I was also thinking iteratively to start at the beginning, continue building up a list of intersecting ranges with a running intersection on each to check against—until you hit an element which doesn't intersect, then start a new list. Continue checking each item against the existing intersections. However I'm not sure this is complete.

I could take a stab at implementing something (lang is ruby FWIW), but I would love to hear how others might solve this problem, and what the most efficient and elegant way might be.

Update:

I believe this is a specific case of the Maximum clique problem, which is NP-hard and thus actually difficult. Suggestions for approximations/real-world use would be most appreciated!

See also: http://en.wikipedia.org/wiki/Maximum_clique / Find all complete sub-graphs within a graph

Update 2

Found a nice proof of this problem's NP-hardness and NP-completeness here: http://www.cs.bris.ac.uk/~popa/ipl.pdf

Looks like this is the end of the line then. Sorry folks! I'll work with a good-enough greedy approximation.

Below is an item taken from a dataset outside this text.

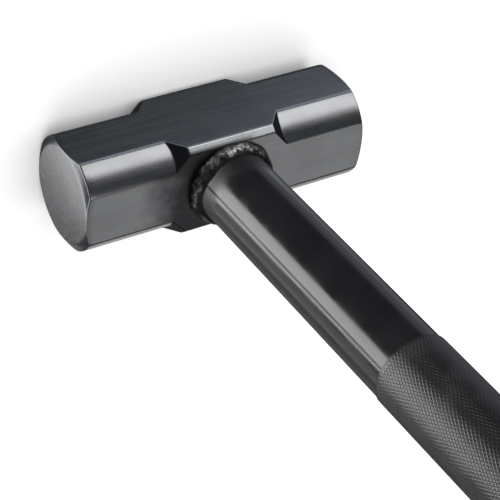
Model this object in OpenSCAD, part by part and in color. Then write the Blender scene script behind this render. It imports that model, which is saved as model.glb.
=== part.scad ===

Thanks.

As said in the answers I don't think that paper describes this problem... we probably have more information here based on the ranges.

Answer 1

Here is a Java implementation of the solution proposed by Dave:

public static List<Range> getMaxIntersectingSubset(List<Range> ranges) {
    // First, we collect "a sorted list of the starting and ending points".
    // We're sorting such that all lower bounds come first
    List<Bound> intersections = Arrays.stream(ranges)
        .flatMap(arr -> Stream.of(Bound.ofLowerBound(arr[0]), Bound.ofUpperBound(arr[1])))
        .sorted(Comparator
            .comparing(Bound::value)
            .thenComparing((a, b) -> Boolean.compare(!a.isLowerBound(), b.isLowerBound())))
        )
        .collect(Collectors.toList());

    long curOverlap = 0;
    long maxOverlap = 0;
    List<Integer> indexes = new ArrayList<>();

    // Then we iterate the list, searching for the highest overlap
    for (int i = 0; i < intersections.size(); i++) {
        Bound intersection = intersections.get(i);
        curOverlap += (intersection.isLowerBound() ? 1 : -1);
        if (curOverlap > maxOverlap) {
            maxOverlap = curOverlap;
            indexes.clear();
            indexes.add(i);
        }
        else if (curOverlap == maxOverlap) {
            indexes.add(i);
        }
    }

    return indexes.stream()
        .map(index -> Range.of(intersections.get(index).value(), intersections.get(index + 1).value()))
        .collect(Collectors.toList());
}

public record Bound(int value, boolean isLowerBound) {

    public static Bound ofLowerBound(int value) {
        return new Bound(value, true);
    }

    public static Bound ofUpperBound(int value) {
        return new Bound(value, false);
    }
}

public record Range(int start, int end) {

    private Range(int start, int end) {
        if (start > end) {
            throw new IllegalArgumentException("start > end");
        }
        this.start = start;
        this.end = end;
    }

    public static Range of(int start, int end) {
        return new Range(start, end);
    }
}

These are some test sets:

1. From this Stackoverflow question

   int[][] ints = {
       { 1, 100 },
       { 30, 95 },
       { 10, 60 },
       { 15, 25 },
       { 33, 66 },
       { 20, 50 },
       { 51, 100 },
       { 25, 70 }
   };
   

   According to OP of abovementioned question, the result should be [ 30, 55 ]. The provided code outputs this result. However, there's another overlap, although less wide. See pictures below.

   

   

2. OP of this question mentions this list:

   int[][] ints = {
       { 12, 25 },
       { 14, 27 },
       { 15, 22 },
       { 17, 21 },
       { 20, 65 },
       { 62, 70 },
       { 64, 80 }
   };
   

   Here, the output is [ 20, 21 ]. This matches the below diagram:

   

Answer 2

If I understand the problem correctly, it is not an instance of the NP problem described in the paper you linked to. Here is my understanding of the problem, and a polynomial-time solution.

1. We are given a finite set of ranges of real numbers, say n: [A₁, B₁], [A₂, B₂], ..., [A_n, B_n], where A_i ≤ B_i.

2. Create a sorted list of the starting and ending points, ordered numerically, indicating whether the point is a starting or ending point.

In your example, this would be: 12+, 14+, 15+, 17+, 20+, 21-, 22-, 25-, 27-, 62+, 64+, 65-, 70-, 80-

3. Initialize curOverlap and maxOverlap to zero.

4. Iterate through the list, incrementing curOverlap for each + and decrementing it for each -. Set maxOverlap = max(curOverlap, maxOverlap) on each increment.

To continue your example:
val, cur, max
12, 1, 1
14, 2, 2
15, 3, 3
17, 4, 4
20, 5, 5
21, 4, 5
22, 3, 5
25, 2, 5
27, 1, 5
62, 2, 5
64, 3, 5
65, 2, 5
70, 1, 5
80, 0, 5

The max overlap is 5. You could also store the val associated with the max if you wanted to know where the max overlap occurred. That would give you 20. in this example. It's then trivial to go through the initial set of ranges and find the 5 which include 20.

-edit- If you have repeated values, count the plusses before the minuses for each value so that you include ranges that overlap at a single point.